By Gerri Elder
We cringe when we hear that the national unemployment rate is now 8.5 percent, according to U.S. Department of Labor statistics.
Millions are unable to find jobs after mass layoffs and more join the jobless ranks each week.
We have to think back to 1983 to remember a time when so many people were out of work.
As bad as it seems, we may not even be hearing the whole story, according to a startling report by MSN Money.
There are millions of Americans who are working part-time and making far less income than normal because they can't find full-time employment.
Many more have given up on their job searches after coming up empty week after week.

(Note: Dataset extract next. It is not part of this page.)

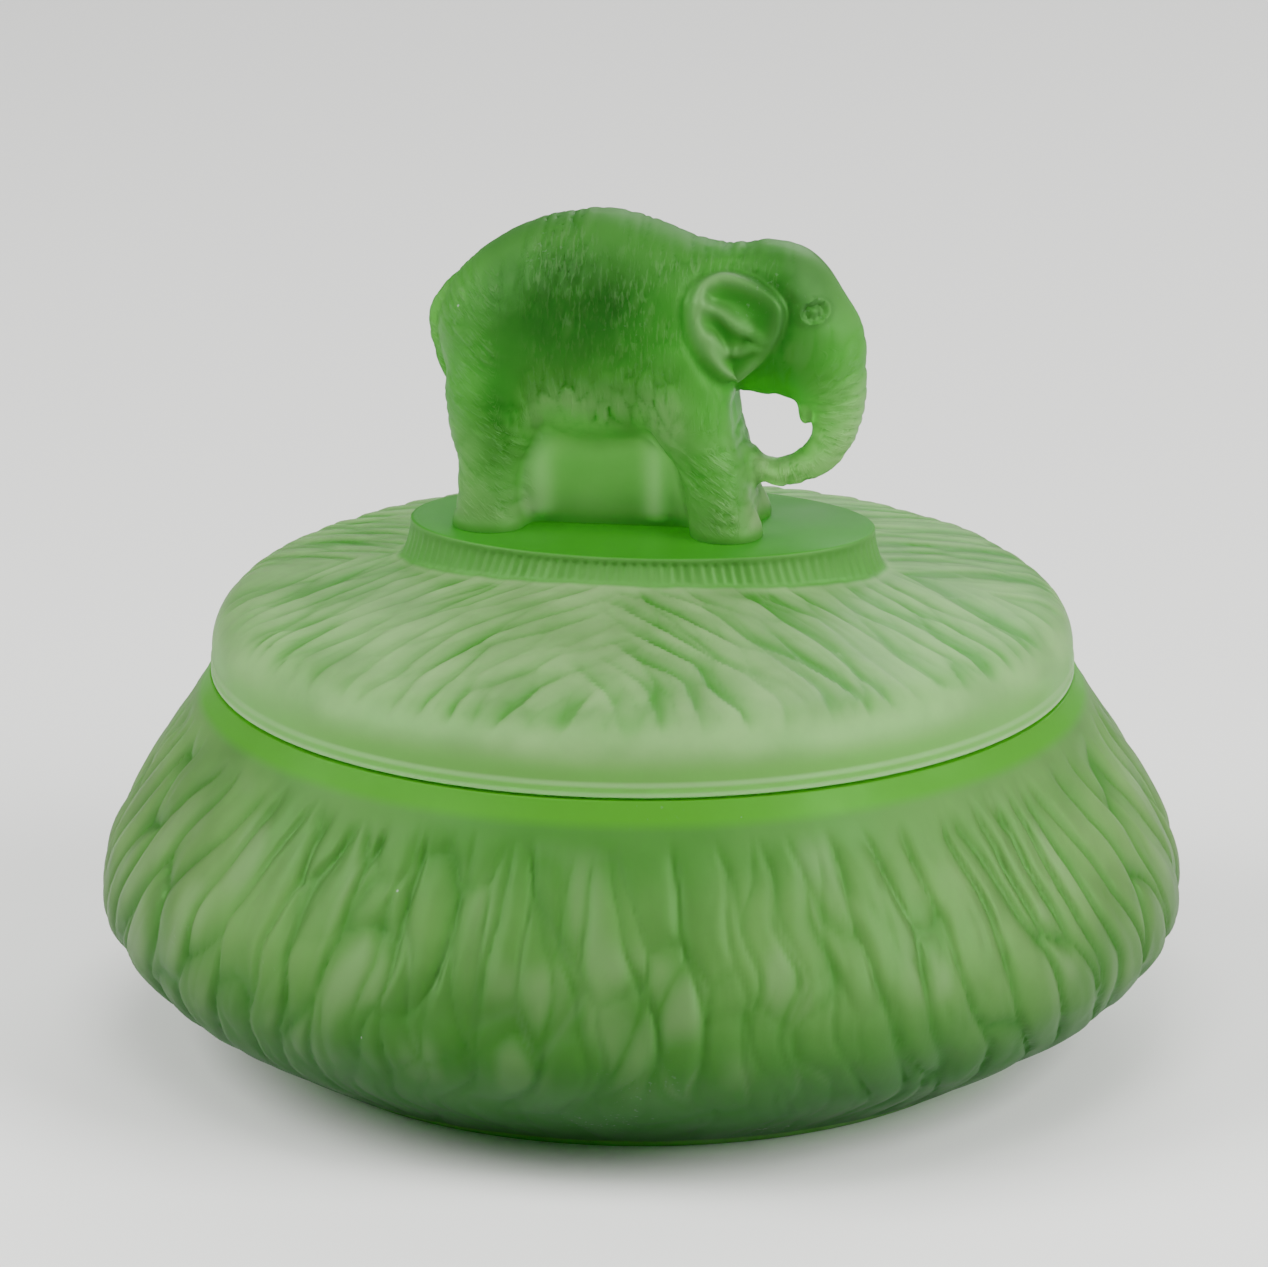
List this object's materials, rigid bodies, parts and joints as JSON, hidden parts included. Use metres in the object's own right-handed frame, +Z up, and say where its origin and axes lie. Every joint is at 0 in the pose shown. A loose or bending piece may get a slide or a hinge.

Those who are self-employed and have seen their livelihoods vanish are also feeling the squeeze.
These people are not included in the current unemployment statistics.
If they were, the national unemployment rate would total a mind-boggling 15.6 percent.
Unemployment is now at its highest level since tracking began after World War II.
The job market is unbelievably tight.
Those who found work after a layoff are often receiving less benefits and a fraction of the pay of their former jobs.
Others take temporary contracts without benefits just to make ends meet.
For some, going back to school to learn a new skill seems to be the only way, but education often comes with a debt attached.
Americans are already burdened with huge debts.
The recession has caused many people to rely on credit for everyday necessities—and our outstanding balances have grown.
Millions of families have either walked away or been evicted from their homes due to foreclosure.
Economists do not predict a swift drop in the unemployment rate, even if recent stock market activity signals economic recovery is on the way. These experts predict the jobless rate will remain high for some time to come.
For some, bankruptcy can provide a fresh start.
For the unemployed, as time moves forward, bankruptcy becomes an increasingly attractive option.
For those who cannot find jobs, removing the weight of these debts can relieve a lot of stress.
Filing under 13 is usually a better option for those who own their homes and may be facing foreclosure.
The automatic stay of bankruptcy stops legal actions by creditors and can give debtors time to work out a solution and avoid foreclosure.
Although there may be no jobs to be found for some time to come, debtors do have the option of bankruptcy to eliminate and/or manage debts.
Bankruptcy can provide some security for the unemployed and take up some of the slack where the economy has failed.